Esta situación de superexposición es en buena parte inédita y por eso suscita numerosos interrogantes para los que no tenemos las oportunas respuestas. ¿De qué naturaleza pueden ser las protecciones en un mundo así?

No es extraño que una globalidad vulnerable, contagiosa, dispare inevitablemente estrategias de prevención y protección, que no siempre son eficaces ni razonables, que se traducen con frecuencia en movimientos histéricos, miedos infundados y reacciones desproporcionadas. Los sentimientos de miedo y xenofobia que pueden despertar algunas de las estrategias de defensa terminan por hacernos más daño como sociedades que aquello de lo que quisiéramos protegernos. En la época del calentamiento climático, las bombas inteligentes, los ataques digitales y las epidemias globales, nuestras sociedades deben ser protegidas con estrategias más complejas y sutiles. No podemos seguir con procedimientos que parecen ignorar el entorno de interdependencia y la común exposición respecto de estos riesgos globales.

Debemos aprender una nueva gramática del poder en un mundo que está constituido por más bienes y males comunes que por intereses propios. Estos no han desaparecido, por supuesto, pero resultan indefendibles fuera del marco del juego común en el que todos estamos implicados.

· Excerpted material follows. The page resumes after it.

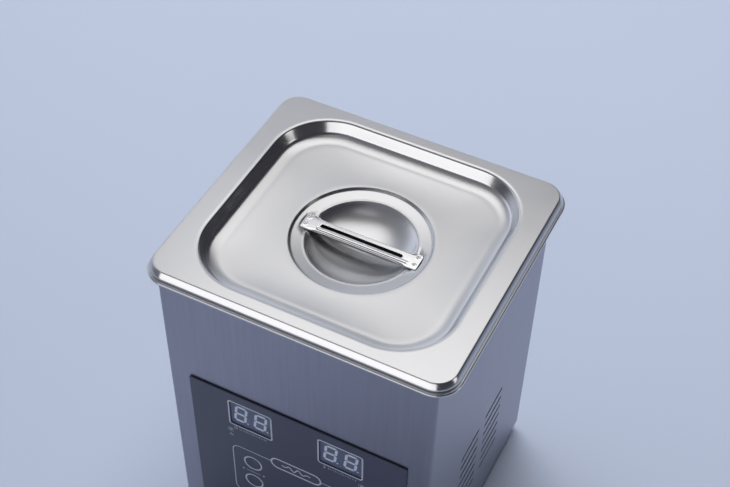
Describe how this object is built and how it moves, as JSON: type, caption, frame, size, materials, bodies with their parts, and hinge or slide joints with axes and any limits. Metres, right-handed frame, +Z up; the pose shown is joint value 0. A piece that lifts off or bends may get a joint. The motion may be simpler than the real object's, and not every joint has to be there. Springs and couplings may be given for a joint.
{
  "type": "ultrasonic cleaner",
  "caption": "Benchtop heated ultrasonic cleaner: drawn stainless tank in a brushed stainless housing, lift-off lid with strap handle, digital timer and heat panel.",
  "frame": {"origin": "on the surface the machine stands on, under the middle of the housing", "axes": "+Z up, -Y is the control panel side, +X is to the right of someone facing the panel"},
  "size_m": [0.175, 0.158, 0.218],
  "materials": {
    "satin_steel": "satin pressed stainless steel, polished rolled edges",
    "housing_steel": "stainless sheet brushed along its height",
    "polished_steel": "polished stainless strip",
    "zinc_steel": "zinc plated steel",
    "cast_aluminium": "turned and extruded aluminium",
    "brass": "turned brass",
    "copper": "copper sheet and winding wire",
    "panel_film": "dark charcoal printed film, satin",
    "window_film": "smoked clear window",
    "key_film": "dark charcoal domed key, satin",
    "lamp_lens": "clear lens, unlit",
    "black_plastic": "moulded black nylon",
    "foot_rubber": "black rubber",
    "seal_silicone": "translucent grey silicone",
    "heater_silicone": "orange silicone",
    "piezo_ceramic": "sintered ceramic",
    "circuit_board": "green solder mask",
    "display_face": "grey blue display face",
    "white_plastic": "natural nylon"
  },
  "bodies": {
    "base": {"housing_wrap": "housing_steel", "rear_cover": "housing_steel", "base_plate": "zinc_steel", "foot_screw_front_left": "zinc_steel", "foot_screw_front_right": "zinc_steel", "foot_screw_rear_right": "zinc_steel", "foot_screw_rear_left": "zinc_steel", "cover_screw_low_left": "zinc_steel", "cover_screw_low_right": "zinc_steel", "cover_screw_high_right": "zinc_steel", "cover_screw_high_left": "zinc_steel", "transducer_back_mass": "zinc_steel", "transducer_bolt": "zinc_steel", "board_bracket_left": "zinc_steel", "board_bracket_right": "zinc_steel", "foot_front_left": "foot_rubber", "foot_front_right": "foot_rubber", "foot_rear_right": "foot_rubber", "foot_rear_left": "foot_rubber", "tank": "satin_steel", "flange_seal": "seal_silicone", "transducer_front_mass": "cast_aluminium", "heatsink": "cast_aluminium", "piezo_ring_upper": "piezo_ceramic", "piezo_ring_lower": "piezo_ceramic", "electrode_plate": "copper", "transformer": "copper", "heater_pad_left": "heater_silicone", "heater_pad_right": "heater_silicone", "transducer_lead": "heater_silicone", "thermal_cutout": "black_plastic", "power_inlet": "black_plastic", "rocker_frame": "black_plastic", "fan_frame": "black_plastic", "mains_lead": "black_plastic", "temperature_probe": "brass", "power_board": "circuit_board", "display_board": "circuit_board", "board_standoff_front_left": "white_plastic", "board_standoff_front_right": "white_plastic", "board_standoff_rear_right": "white_plastic", "board_standoff_rear_left": "white_plastic", "display_lead": "white_plastic", "front_panel": "panel_film", "display_window_time": "window_film", "display_window_heat": "window_film", "display_module_time": "display_face", "display_module_heat": "display_face", "indicator_time": "lamp_lens", "indicator_heat": "lamp_lens"},
    "lid": {"lid_panel": "satin_steel", "lid_handle": "polished_steel"},
    "rocker": {"rocker": "black_plastic"},
    "fan": {"fan_rotor": "black_plastic"},
    "key_time_up": {"key_time_up": "key_film"},
    "key_time_down": {"key_time_down": "key_film"},
    "key_heat_up": {"key_heat_up": "key_film"},
    "key_heat_down": {"key_heat_down": "key_film"},
    "key_power": {"key_power": "key_film"},
    "key_start": {"key_start": "key_film"}
  },
  "joints": [
    {"name": "lid_lift", "type": "slide", "parent": "base", "child": "lid", "axis": [0, 0, 1], "range_m": [0, 0.12]},
    {"name": "key_time_up_press", "type": "slide", "parent": "base", "child": "key_time_up", "axis": [0, 1, 0], "range_m": [0, 0.0005], "stiffness_N_per_m": 1000},
    {"name": "key_time_down_press", "type": "slide", "parent": "base", "child": "key_time_down", "axis": [0, 1, 0], "range_m": [0, 0.0005], "stiffness_N_per_m": 1000},
    {"name": "key_heat_up_press", "type": "slide", "parent": "base", "child": "key_heat_up", "axis": [0, 1, 0], "range_m": [0, 0.0005], "stiffness_N_per_m": 1000},
    {"name": "key_heat_down_press", "type": "slide", "parent": "base", "child": "key_heat_down", "axis": [0, 1, 0], "range_m": [0, 0.0005], "stiffness_N_per_m": 1000},
    {"name": "key_power_press", "type": "slide", "parent": "base", "child": "key_power", "axis": [0, 1, 0], "range_m": [0, 0.0005], "stiffness_N_per_m": 1000},
    {"name": "key_start_press", "type": "slide", "parent": "base", "child": "key_start", "axis": [0, 1, 0], "range_m": [0, 0.0005], "stiffness_N_per_m": 1000},
    {"name": "power_rocker", "type": "hinge", "parent": "base", "child": "rocker", "pos_m": [0.04, 0.0744, 0.082], "axis": [0, 0, -1], "range_deg": [0, 16]},
    {"name": "fan_spin", "type": "hinge", "parent": "base", "child": "fan", "pos_m": [-0.032, 0.067, 0.072], "axis": [0, 1, 0], "continuous": true}
  ]
}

Mientras que el antiguo juego del poder promovía la protección de lo propio y la despreocupación por lo ajeno, la superexposición obliga a mutualizar los riesgos, a desarrollar procedimientos cooperativos, a compartir información y estrategias. Hay que profundizar en ese debate que apunta hacia la gobernanza global, el horizonte que la humanidad debe perseguir hoy con la mayor de sus energías. Suena duro pero no tiene nada que ver con el pesimismo: gobernar los riesgos globales es el gran imperativo de la humanidad si no queremos que la tesis del final de la historia se verifique, no ya como apoteosis de una plácida victoria de la democracia liberal, sino como el peor fracaso colectivo.